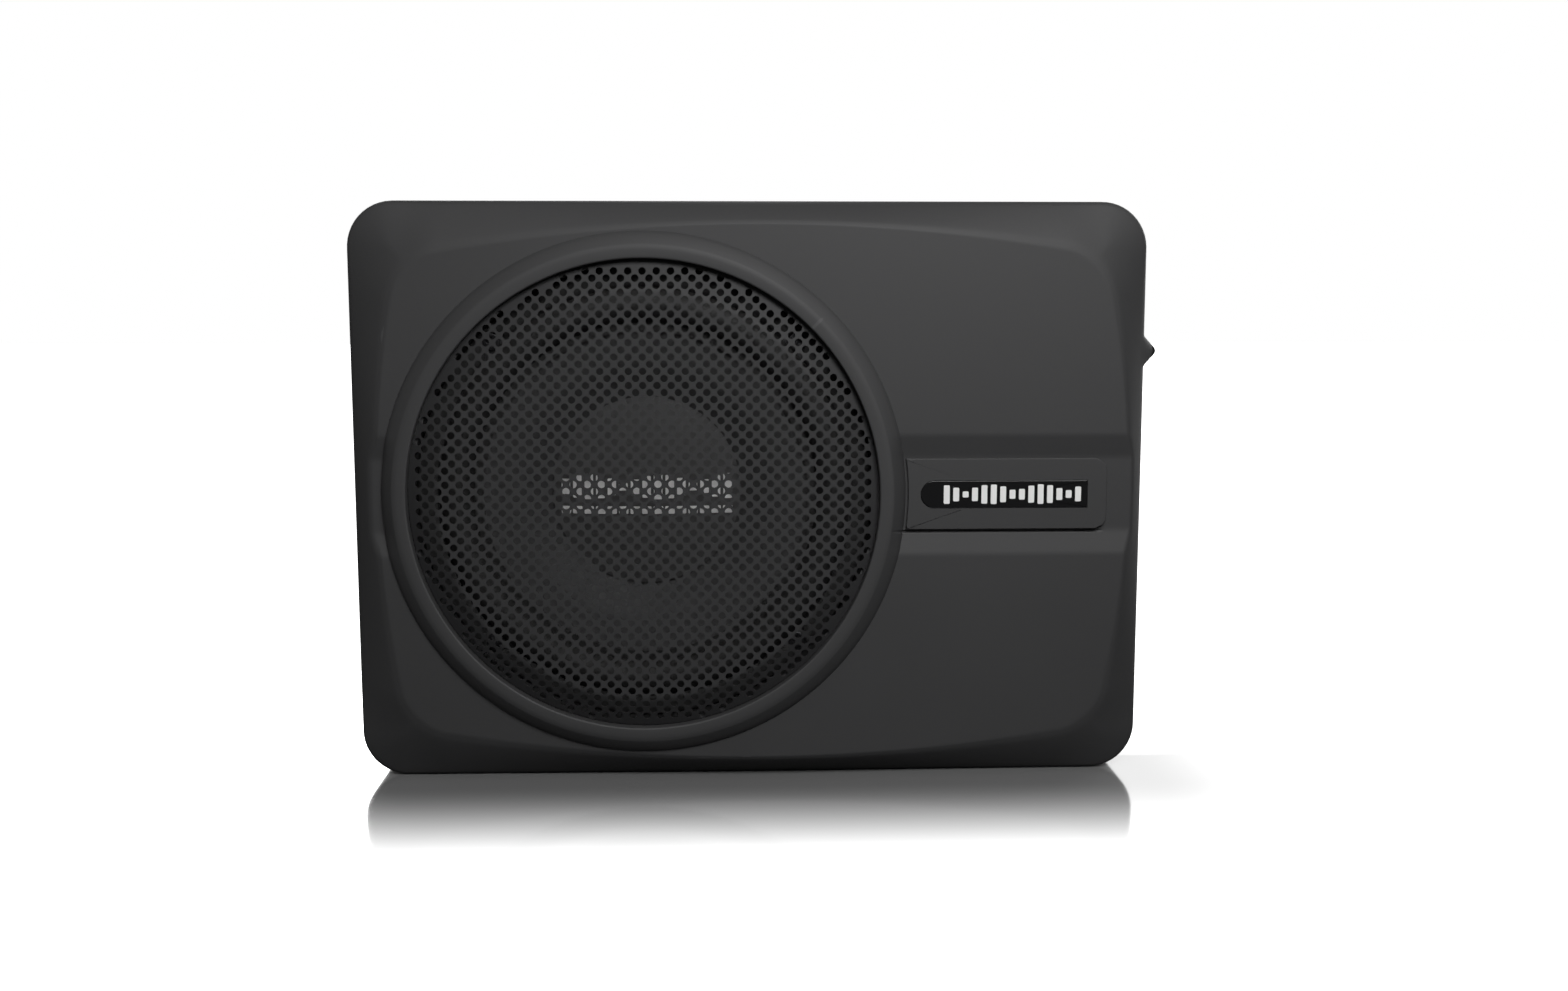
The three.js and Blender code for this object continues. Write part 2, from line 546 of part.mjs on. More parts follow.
function connectorPanel() {
  const inner = PANEL.outer - PANEL.thick;
  const { outer, low: bottom, high: top, back, front } = PANEL;
  const plate = box(inner, outer, bottom + GAP, top - GAP, back + GAP, front - GAP);
  const square = (y, half, low, high) =>
    box(150, 180, y - half - GAP, y + half + GAP, low - GAP, high + GAP);
  const openings = [
    barX(1.9, 150, 180, ROW.led, CONTROL_Z, 12),
    ...[ROW.gain, ROW.lowpass, ROW.boost].map((y) => barX(5.2, 150, 180, y, CONTROL_Z, 16)),
    ...[19.5, 34.5].map((z) => barX(4.7, 150, 180, ROW.rca, z, 16)),
    square(ROW.phase, 3.4, CONTROL_Z - 1.6, CONTROL_Z + 1.6),
    square(ROW.fuse, 4.6, 14.2, 37.8),
    ...Object.values(SOCKETS).map(({ y, width, low, high }) => square(y, width / 2, low, high)),
  ];
  place("connector_panel", cut(plate, ...openings), "plasticBlack");

  for (const [name, s] of Object.entries(SOCKETS)) {
    const half = s.width / 2;
    const block = box(148, SOCKET_FACE, s.y - half, s.y + half, s.low, s.high);
    const cavity = box(SOCKET_FACE - s.deep, 180, s.y - half + s.wallY, s.y + half - s.wallY,
      s.low + s.wallZ, s.high - s.wallZ);
    place(name, cut(block, cavity), "plasticBlack");
  }

  const barrels = [19.5, 34.5].flatMap((z) => [barX(4.2, 160, 175.5, ROW.rca, z, 16)]);
  const holes = [19.5, 34.5].map((z) => barX(1.7, 167, 180, ROW.rca, z, 8));
  const block = box(148, inner - GAP, ROW.rca - 6.5, ROW.rca + 6.5, BOARD_TOP, 39.5);
  place("rca_input", cut(join(block, ...barrels), ...holes), "plasticBlack");

  for (const name of ["gain", "lowpass", "boost"]) {
    const y = ROW[name];
    place(`${name}_control`, box(150, 162.8, y - 5.5, y + 5.5, BOARD_TOP, 32), "plasticBlack");
    const grip = barX(4.6, inner - 1.6, 171.5, y, CONTROL_Z, 16);
    const knob = join(grip, barX(3, 163.1, inner, y, CONTROL_Z, 12));
    const notch = box(171, 180, y - 0.5, y + 0.5, CONTROL_Z, CONTROL_Z + 6);
    place(`${name}_knob`, cut(knob, notch), "plasticBlack");
  }

  const phaseBody = box(154, 162.8, ROW.phase - 4.5, ROW.phase + 4.5, BOARD_TOP, 31);
  place("phase_switch", phaseBody, "steel");
  const nub = box(163.1, 169.5, ROW.phase - 3.1, ROW.phase - 0.1, CONTROL_Z - 1.4, CONTROL_Z + 1.4);
  place("phase_slider", nub, "plasticBlack");

  const holder = box(148, SOCKET_FACE, ROW.fuse - 4.6, ROW.fuse + 4.6, 14.2, 37.8);
  const half = FUSE.width / 2;
  const slot = box(153, 180, ROW.fuse - half - GAP, ROW.fuse + half + GAP, FUSE.low - GAP, FUSE.high + GAP);
  place("fuse_holder", cut(holder, slot), "plasticBlack");
  const blades = [17, 29.4].map((z) => box(153.4, 160.5, ROW.fuse - 0.4, ROW.fuse + 0.4, z, z + 5.6));
  const grip = box(160, 171.8, ROW.fuse - half, ROW.fuse + half, FUSE.low, FUSE.high);
  place("blade_fuse", join(grip, ...blades), "fuseBlue");
  place("power_led", barX(1.5, 158, 168, ROW.led, CONTROL_Z, 12), "ledRed");
}

enclosure();
frontTrim();
driver();
amplifier();
connectorPanel();

// Stands the cabinet up: its own z, from back to front, becomes -Y, and its own y becomes Z.
cabinet.rotation.x = Math.PI / 2;
cabinet.position.set(0, DEPTH / 2, HEIGHT / 2);
const subwoofer = new THREE.Group();
subwoofer.add(cabinet);

export default subwoofer;
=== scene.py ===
"""A powered under-seat car subwoofer, standing on its long edge on a pale studio floor.

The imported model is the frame. Each sub-assembly below is a class that works out its fine surfaces from
the frame's boxes and a few sizes of its own, and dresses them. Shapes are worked out in the cabinet's
own millimetres: x to the right, v up from the middle of the height, and h from the plane of the rear
feet towards the listener. The function stand() turns them into the frame's metres.
"""

import logging
from collections.abc import Callable, Sequence
from dataclasses import dataclass
from enum import Enum

import bpy
import numpy as np
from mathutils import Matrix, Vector


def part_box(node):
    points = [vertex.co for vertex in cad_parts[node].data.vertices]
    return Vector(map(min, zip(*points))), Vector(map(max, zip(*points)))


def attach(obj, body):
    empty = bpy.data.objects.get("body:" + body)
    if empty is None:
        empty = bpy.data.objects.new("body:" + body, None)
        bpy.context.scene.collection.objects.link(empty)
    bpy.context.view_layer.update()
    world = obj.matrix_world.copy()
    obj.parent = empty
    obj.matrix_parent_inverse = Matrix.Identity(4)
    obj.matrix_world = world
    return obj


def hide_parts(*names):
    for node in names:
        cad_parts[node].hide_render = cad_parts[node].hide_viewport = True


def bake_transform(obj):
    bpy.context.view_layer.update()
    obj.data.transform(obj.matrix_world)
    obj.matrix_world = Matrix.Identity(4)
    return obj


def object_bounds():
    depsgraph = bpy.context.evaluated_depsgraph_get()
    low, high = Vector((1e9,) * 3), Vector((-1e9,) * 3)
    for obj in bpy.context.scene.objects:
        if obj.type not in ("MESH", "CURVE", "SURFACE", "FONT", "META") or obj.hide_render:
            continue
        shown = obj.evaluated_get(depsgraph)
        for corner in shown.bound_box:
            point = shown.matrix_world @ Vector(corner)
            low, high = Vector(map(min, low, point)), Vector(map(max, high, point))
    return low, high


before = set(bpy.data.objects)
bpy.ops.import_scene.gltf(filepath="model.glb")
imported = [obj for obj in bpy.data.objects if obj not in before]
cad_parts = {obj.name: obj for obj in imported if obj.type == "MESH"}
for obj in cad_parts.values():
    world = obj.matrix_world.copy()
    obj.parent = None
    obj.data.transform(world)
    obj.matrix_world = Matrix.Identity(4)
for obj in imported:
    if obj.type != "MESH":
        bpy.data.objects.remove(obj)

Array = np.ndarray
Colour = tuple[float, float, float]
log = logging.getLogger("subwoofer")

MM = 0.001
CAD_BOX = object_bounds()
LOW, HIGH = (np.array(corner) / MM for corner in CAD_BOX)
WIDTH = -2 * LOW[0]
DEPTH = HIGH[1] - LOW[1]
HEIGHT = HIGH[2] - LOW[2]


def stand(points: Array) -> Array:
    """Turns cabinet points into the frame's metres: X is x, Y is half the depth less h, Z is v up.

    Args:
        points: Cabinet points (x, v, h) in millimetres, in the last axis.

    Returns:
        The same points in the row's frame.
    """
    x, v, h = np.moveaxis(np.asarray(points, float), -1, 0)
    return np.stack([x, DEPTH / 2 - h, v + HEIGHT / 2], -1) * MM


def cabinet_box(node: str) -> tuple[Array, Array]:
    """The box of a CAD node in cabinet millimetres.

    Args:
        node: The node's name.

    Returns:
        Its lowest and highest (x, v, h).
    """
    low, high = (np.array(corner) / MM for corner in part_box(node))
    return (
        np.array([low[0], low[2] - HEIGHT / 2, DEPTH / 2 - high[1]]),
        np.array([high[0], high[2] - HEIGHT / 2, DEPTH / 2 - low[1]]),
    )


GRILLE_LOW, GRILLE_HIGH = cabinet_box("grille")
DRIVER_X = (GRILLE_LOW[0] + GRILLE_HIGH[0]) / 2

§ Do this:
Exactly the lines from the line with "obj.matrix_world = world" to the line with "in imported if", both included, are to be extracted, and no others.

§ Written solution:
    obj.matrix_world = world
    return obj


def hide_parts(*names):
    for node in names:
        cad_parts[node].hide_render = cad_parts[node].hide_viewport = True


def bake_transform(obj):
    bpy.context.view_layer.update()
    obj.data.transform(obj.matrix_world)
    obj.matrix_world = Matrix.Identity(4)
    return obj


def object_bounds():
    depsgraph = bpy.context.evaluated_depsgraph_get()
    low, high = Vector((1e9,) * 3), Vector((-1e9,) * 3)
    for obj in bpy.context.scene.objects:
        if obj.type not in ("MESH", "CURVE", "SURFACE", "FONT", "META") or obj.hide_render:
            continue
        shown = obj.evaluated_get(depsgraph)
        for corner in shown.bound_box:
            point = shown.matrix_world @ Vector(corner)
            low, high = Vector(map(min, low, point)), Vector(map(max, high, point))
    return low, high


before = set(bpy.data.objects)
bpy.ops.import_scene.gltf(filepath="model.glb")
imported = [obj for obj in bpy.data.objects if obj not in before]
cad_parts = {obj.name: obj for obj in imported if obj.type == "MESH"}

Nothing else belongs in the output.